● PROBLEM STATEMENT
Everything from the line that contains "Break this object" through the final line of the records should be written out exactly, and nothing outside that span.
::: PROVIDED INFORMATION :::
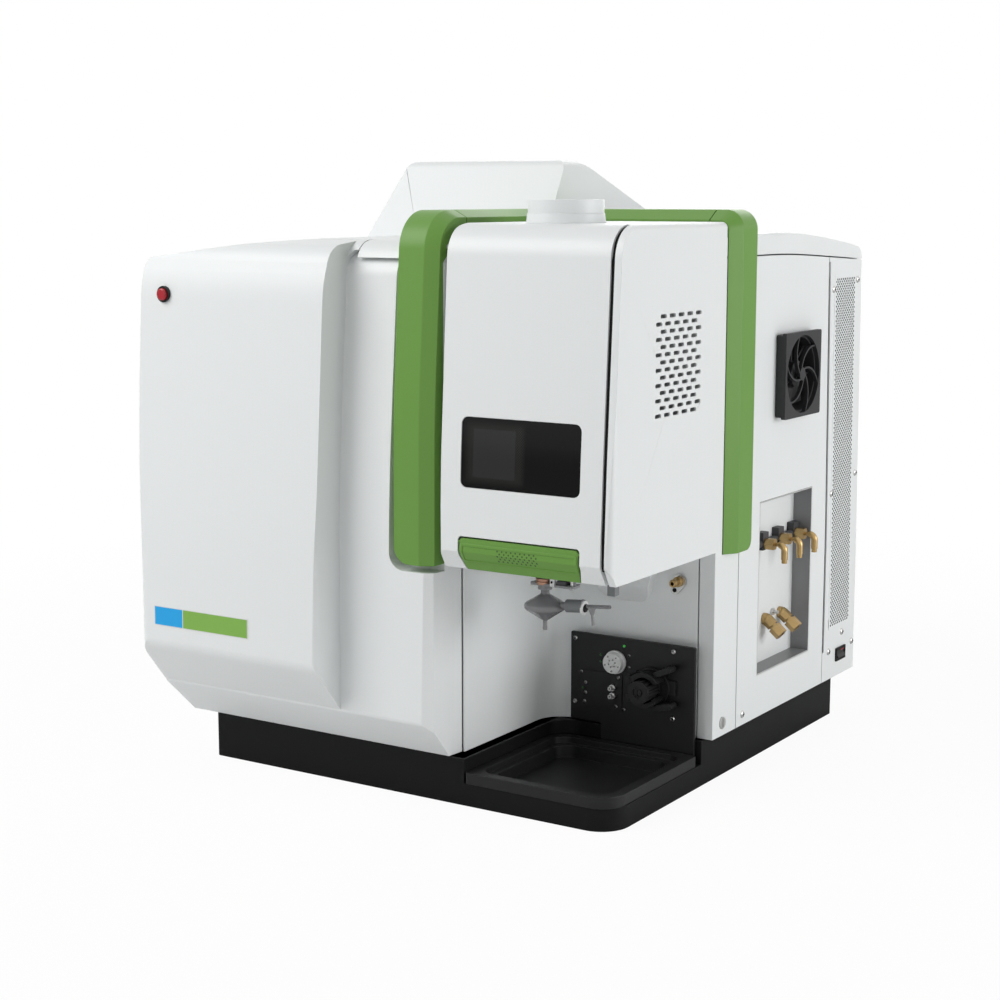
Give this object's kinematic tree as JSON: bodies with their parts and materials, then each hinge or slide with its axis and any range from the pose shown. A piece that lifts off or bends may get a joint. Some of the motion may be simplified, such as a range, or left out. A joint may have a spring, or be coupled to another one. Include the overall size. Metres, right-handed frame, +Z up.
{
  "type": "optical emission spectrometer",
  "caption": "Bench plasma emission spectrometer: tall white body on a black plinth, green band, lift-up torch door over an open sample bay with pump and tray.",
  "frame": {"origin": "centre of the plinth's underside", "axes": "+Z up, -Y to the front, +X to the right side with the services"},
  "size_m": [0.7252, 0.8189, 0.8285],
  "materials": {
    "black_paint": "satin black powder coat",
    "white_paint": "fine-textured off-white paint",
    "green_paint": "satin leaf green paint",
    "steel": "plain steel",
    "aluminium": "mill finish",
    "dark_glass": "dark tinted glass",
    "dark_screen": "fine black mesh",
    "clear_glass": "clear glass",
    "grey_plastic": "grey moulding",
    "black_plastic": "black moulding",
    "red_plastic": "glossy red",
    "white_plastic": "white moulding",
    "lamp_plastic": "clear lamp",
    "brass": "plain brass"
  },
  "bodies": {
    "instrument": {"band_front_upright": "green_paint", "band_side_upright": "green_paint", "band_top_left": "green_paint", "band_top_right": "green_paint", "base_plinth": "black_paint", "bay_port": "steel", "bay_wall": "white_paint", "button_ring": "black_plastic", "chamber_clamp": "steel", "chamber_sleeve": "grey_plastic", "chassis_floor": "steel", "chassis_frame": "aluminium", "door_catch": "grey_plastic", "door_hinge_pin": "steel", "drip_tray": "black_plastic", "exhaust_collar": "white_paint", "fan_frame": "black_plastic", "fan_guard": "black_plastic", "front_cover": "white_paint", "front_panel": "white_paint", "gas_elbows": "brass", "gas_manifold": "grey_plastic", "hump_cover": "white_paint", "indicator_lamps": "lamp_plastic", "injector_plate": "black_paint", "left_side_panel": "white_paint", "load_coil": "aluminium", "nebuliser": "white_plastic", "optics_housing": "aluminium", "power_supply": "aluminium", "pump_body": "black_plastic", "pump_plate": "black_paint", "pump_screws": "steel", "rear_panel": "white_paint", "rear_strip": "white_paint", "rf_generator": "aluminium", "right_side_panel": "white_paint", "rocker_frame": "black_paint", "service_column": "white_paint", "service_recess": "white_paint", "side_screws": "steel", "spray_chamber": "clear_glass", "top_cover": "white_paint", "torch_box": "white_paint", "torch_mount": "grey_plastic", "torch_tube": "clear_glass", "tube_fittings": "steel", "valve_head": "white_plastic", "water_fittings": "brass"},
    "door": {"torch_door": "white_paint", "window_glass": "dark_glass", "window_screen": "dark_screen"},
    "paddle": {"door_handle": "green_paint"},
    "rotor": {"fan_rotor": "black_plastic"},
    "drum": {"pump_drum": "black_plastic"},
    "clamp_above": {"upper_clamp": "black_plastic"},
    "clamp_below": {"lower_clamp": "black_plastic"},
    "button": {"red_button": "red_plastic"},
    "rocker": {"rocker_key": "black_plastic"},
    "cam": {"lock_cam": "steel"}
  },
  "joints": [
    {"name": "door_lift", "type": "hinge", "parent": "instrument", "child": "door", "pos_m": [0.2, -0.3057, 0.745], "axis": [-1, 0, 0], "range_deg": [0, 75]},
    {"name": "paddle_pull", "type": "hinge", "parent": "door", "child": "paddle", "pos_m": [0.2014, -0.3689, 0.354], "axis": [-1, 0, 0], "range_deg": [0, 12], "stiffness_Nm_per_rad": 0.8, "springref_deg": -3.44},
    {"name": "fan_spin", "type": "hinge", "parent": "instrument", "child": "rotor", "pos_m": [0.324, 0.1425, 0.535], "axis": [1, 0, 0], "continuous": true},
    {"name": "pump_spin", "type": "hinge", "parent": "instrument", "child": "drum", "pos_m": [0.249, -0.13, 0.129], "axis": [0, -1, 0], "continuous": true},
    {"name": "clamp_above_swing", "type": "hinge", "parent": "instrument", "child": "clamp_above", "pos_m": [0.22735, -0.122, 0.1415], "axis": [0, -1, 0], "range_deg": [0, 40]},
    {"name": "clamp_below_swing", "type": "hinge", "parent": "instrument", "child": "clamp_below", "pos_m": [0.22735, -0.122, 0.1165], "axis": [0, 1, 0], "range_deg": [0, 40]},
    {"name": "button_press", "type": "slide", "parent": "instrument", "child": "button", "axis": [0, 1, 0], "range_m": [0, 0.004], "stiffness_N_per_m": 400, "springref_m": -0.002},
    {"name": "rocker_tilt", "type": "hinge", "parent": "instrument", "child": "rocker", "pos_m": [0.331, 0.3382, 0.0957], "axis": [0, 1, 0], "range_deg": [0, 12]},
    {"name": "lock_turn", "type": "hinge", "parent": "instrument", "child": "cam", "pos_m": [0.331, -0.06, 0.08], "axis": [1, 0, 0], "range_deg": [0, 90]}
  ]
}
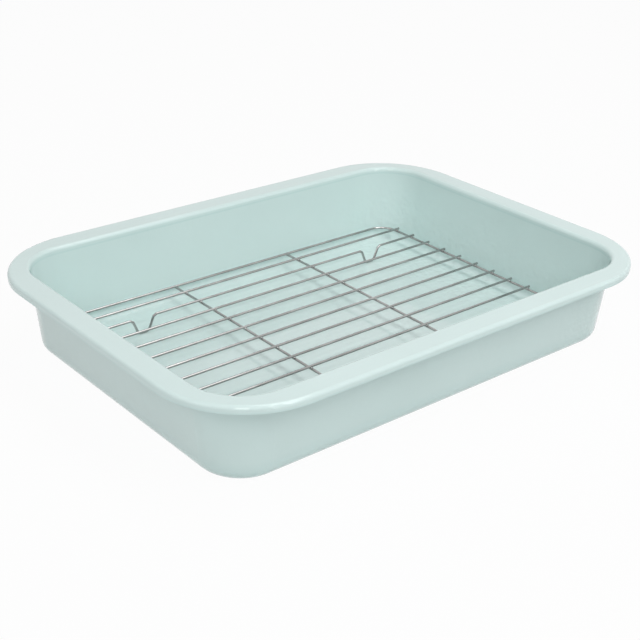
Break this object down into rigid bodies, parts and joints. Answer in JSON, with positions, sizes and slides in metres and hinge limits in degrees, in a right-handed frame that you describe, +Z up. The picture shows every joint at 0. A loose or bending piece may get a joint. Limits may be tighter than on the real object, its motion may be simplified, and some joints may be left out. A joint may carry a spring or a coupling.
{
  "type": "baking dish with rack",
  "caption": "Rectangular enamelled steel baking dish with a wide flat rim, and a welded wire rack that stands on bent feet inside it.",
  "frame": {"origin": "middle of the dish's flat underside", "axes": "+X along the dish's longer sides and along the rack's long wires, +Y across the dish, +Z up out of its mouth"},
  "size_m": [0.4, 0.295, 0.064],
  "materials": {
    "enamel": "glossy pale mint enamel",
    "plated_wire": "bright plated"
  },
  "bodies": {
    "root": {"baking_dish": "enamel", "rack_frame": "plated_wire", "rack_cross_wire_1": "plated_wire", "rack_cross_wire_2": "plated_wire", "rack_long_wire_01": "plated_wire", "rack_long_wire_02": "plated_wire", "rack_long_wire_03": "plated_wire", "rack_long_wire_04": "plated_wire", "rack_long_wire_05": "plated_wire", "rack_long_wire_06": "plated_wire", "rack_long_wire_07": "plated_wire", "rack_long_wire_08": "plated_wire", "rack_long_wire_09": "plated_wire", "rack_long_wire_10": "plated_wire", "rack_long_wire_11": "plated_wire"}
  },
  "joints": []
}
:::
● REPLY
Break this object down into rigid bodies, parts and joints. Answer in JSON, with positions, sizes and slides in metres and hinge limits in degrees, in a right-handed frame that you describe, +Z up. The picture shows every joint at 0. A loose or bending piece may get a joint. Limits may be tighter than on the real object, its motion may be simplified, and some joints may be left out. A joint may carry a spring or a coupling.
{
  "type": "baking dish with rack",
  "caption": "Rectangular enamelled steel baking dish with a wide flat rim, and a welded wire rack that stands on bent feet inside it.",
  "frame": {"origin": "middle of the dish's flat underside", "axes": "+X along the dish's longer sides and along the rack's long wires, +Y across the dish, +Z up out of its mouth"},
  "size_m": [0.4, 0.295, 0.064],
  "materials": {
    "enamel": "glossy pale mint enamel",
    "plated_wire": "bright plated"
  },
  "bodies": {
    "root": {"baking_dish": "enamel", "rack_frame": "plated_wire", "rack_cross_wire_1": "plated_wire", "rack_cross_wire_2": "plated_wire", "rack_long_wire_01": "plated_wire", "rack_long_wire_02": "plated_wire", "rack_long_wire_03": "plated_wire", "rack_long_wire_04": "plated_wire", "rack_long_wire_05": "plated_wire", "rack_long_wire_06": "plated_wire", "rack_long_wire_07": "plated_wire", "rack_long_wire_08": "plated_wire", "rack_long_wire_09": "plated_wire", "rack_long_wire_10": "plated_wire", "rack_long_wire_11": "plated_wire"}
  },
  "joints": []
}